Numerosi sono gli integratori a base di fibre alimentari; il loro impiego è un grossolano errore dietetico: poiché aumentare la quantità di fibre oltre la dose consigliata può essere controproducente, avere la necessità di integrare le fibre vuol dire seguire un’alimentazione squilibrata. Il normale e regolare consumo di frutta e soprattutto di verdura assicura la giusta quantità di fibre.
La dieta italiana definisce l’indice di fibra come il quantitativo in g (moltiplicato per 100) per 100 kcal dell’alimento considerato.
IF=(FIB/CAL)x100
Dove CAL sono le calorie per 100 g e FIB le fibre alimentari in grammi sempre riferite a 100 g.
Quanto più l’indice è alto quanto più la densità di fibre relativamente alle calorie è alta.
NOTA – Per valutare l’apporto in fibre alimentari, è fondamentale riferire il quantitativo di fibre alle calorie dell’alimento piuttosto che considerare il valore assoluto perché l’obiettivo non è assumere tante fibre quanto assumerne la giusta quantità, evitando il sovrappeso derivante da un’assunzione eccessiva di calorie.
Per esempio 100 g di uva contengono solo 1,5 g di fibre apportando circa 61 kcal. Un soggetto con un’assunzione giornaliera di 2.000 kcal dovrebbe mangiare circa 1,3 kg di uva con un introito calorico di ben 811 kcal. Se utilizza insalata (per esempio cicoria 10 kcal/100 g, 3,6 g di fibre) per avere 20 g di fibre bastano 55 kcal. È evidente che le fibre non derivano da un solo alimento, ma l’indice di fibra dà indicazioni su quali alimenti utilizzare limitando contemporaneamente le calorie.

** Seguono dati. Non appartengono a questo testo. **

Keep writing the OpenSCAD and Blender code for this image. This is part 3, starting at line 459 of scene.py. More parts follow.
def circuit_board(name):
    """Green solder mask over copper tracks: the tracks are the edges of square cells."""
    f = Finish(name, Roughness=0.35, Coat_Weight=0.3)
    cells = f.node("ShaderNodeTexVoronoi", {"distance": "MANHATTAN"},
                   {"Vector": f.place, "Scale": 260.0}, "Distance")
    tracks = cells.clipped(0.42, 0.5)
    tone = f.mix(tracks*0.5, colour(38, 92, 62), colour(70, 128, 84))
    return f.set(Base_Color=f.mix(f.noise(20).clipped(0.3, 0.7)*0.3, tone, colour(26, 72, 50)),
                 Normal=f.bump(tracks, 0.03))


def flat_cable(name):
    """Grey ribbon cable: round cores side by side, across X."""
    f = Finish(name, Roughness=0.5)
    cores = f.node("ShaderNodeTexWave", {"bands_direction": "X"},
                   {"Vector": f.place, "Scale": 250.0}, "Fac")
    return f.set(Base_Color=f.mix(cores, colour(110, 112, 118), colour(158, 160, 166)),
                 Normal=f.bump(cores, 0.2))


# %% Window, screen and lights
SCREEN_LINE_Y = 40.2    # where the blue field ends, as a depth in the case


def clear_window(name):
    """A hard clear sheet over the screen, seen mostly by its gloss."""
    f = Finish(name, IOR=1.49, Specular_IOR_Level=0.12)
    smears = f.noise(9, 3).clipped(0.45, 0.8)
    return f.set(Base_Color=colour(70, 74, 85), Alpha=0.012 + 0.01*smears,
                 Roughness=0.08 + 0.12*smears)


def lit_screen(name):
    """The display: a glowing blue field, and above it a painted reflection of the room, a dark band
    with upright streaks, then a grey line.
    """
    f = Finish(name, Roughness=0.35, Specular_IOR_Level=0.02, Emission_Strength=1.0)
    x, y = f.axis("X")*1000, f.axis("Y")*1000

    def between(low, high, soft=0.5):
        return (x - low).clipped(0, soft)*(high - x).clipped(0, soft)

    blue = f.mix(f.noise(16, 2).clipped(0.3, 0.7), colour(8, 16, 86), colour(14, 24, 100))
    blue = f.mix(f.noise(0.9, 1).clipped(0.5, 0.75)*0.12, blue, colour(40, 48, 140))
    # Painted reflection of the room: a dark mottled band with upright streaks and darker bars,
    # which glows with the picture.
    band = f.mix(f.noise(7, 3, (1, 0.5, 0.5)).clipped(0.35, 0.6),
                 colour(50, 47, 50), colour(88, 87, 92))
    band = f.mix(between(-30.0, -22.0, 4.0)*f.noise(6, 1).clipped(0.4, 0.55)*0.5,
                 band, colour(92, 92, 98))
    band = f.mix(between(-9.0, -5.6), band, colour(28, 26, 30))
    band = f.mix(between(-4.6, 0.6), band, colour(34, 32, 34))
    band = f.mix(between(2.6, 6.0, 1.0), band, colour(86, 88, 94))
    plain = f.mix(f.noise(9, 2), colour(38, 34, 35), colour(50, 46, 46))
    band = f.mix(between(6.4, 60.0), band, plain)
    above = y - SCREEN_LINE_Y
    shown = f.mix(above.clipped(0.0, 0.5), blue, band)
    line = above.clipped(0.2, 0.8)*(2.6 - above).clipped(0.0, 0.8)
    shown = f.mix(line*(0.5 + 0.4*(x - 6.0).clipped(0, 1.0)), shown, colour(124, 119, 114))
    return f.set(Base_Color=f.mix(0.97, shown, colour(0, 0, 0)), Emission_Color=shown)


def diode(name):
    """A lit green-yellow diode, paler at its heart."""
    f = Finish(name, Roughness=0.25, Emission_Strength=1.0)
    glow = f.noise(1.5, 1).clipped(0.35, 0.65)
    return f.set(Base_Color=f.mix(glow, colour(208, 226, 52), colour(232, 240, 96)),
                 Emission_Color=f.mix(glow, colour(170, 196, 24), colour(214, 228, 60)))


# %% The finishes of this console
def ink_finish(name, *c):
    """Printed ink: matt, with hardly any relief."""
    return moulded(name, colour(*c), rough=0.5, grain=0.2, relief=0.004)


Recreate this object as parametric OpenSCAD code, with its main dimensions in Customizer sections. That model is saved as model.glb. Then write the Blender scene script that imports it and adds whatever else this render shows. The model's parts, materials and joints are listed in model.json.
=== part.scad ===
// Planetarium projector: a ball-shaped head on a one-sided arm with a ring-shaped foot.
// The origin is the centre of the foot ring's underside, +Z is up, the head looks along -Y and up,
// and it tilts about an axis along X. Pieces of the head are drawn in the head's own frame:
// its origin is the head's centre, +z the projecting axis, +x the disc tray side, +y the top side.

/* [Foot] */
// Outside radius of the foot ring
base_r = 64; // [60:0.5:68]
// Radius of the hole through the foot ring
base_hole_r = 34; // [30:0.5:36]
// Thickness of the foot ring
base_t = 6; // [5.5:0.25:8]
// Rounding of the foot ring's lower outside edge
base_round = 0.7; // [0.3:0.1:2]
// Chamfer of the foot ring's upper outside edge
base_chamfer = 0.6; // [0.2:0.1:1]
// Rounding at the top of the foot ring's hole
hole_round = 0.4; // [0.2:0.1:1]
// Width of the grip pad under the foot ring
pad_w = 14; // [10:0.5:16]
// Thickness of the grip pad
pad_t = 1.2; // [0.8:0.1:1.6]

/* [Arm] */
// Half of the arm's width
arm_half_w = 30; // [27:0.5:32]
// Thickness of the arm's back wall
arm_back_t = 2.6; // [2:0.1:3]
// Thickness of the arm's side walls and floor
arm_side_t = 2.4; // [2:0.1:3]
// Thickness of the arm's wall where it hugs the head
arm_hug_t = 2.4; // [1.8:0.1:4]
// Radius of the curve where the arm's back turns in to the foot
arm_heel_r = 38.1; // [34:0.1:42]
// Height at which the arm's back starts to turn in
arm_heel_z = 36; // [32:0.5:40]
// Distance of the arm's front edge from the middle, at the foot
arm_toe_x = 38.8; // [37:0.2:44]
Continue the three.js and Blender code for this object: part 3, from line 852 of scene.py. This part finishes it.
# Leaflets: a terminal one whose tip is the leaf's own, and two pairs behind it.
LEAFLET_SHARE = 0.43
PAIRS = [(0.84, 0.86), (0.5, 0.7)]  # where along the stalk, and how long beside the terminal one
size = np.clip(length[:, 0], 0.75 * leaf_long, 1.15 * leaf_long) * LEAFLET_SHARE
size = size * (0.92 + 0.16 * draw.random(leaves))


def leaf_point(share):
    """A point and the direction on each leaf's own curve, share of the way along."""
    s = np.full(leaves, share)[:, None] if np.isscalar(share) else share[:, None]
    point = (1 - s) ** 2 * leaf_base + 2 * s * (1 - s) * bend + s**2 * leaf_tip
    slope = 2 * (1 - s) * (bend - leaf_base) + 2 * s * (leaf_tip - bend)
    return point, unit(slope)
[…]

Consultate la tabella degli indici di fibra dei principali alimenti.

Le fibre insolubili sono presenti in diversi cibi fra i quali i cereali integrali, la crusca di grano, il pane integrale, l’orzo intero ecc.
Un po’ di storia
Nel corso degli anni sono state diverse le definizioni di fibra alimentare; storicamente la prima (1953) viene attribuita a Hipsley che definì la fibra alimentare come “porzione non digeribile costituente le pareti delle cellule vegetali“.
Negli anni ’70 del XX secolo, furono molte altre le definizioni date alle fibre alimentari da studiosi quali Burkitt, Trowell, Walzer e Painter secondo i quali dovevano essere escluse dalla definizione i polisaccaridi che venivano aggiunti al regime alimentare come additivi (per esempio la gomma delle piante o la cellulosa modificata); in seguito però tale definizione fu modificata ed essa includeva anche tutti i polisaccaridi e la lignina (sostanze non idrolizzabili dalle secrezioni dell’apparato digerente dell’uomo).
Nel loro testo Chimica degli alimenti, Paolo Cabras e Aldo Martelli riportano due fra le più recenti definizioni di fibra alimentare, una di tipo fisiologico: “la fibra alimentare è la componente dietetica resistente alla degradazione da parte degli enzimi del corredo enzimatico”, e una di tipo chimico: “la fibra alimentare è la somma dei polisaccaridi di origine non amidacea e della lignina”.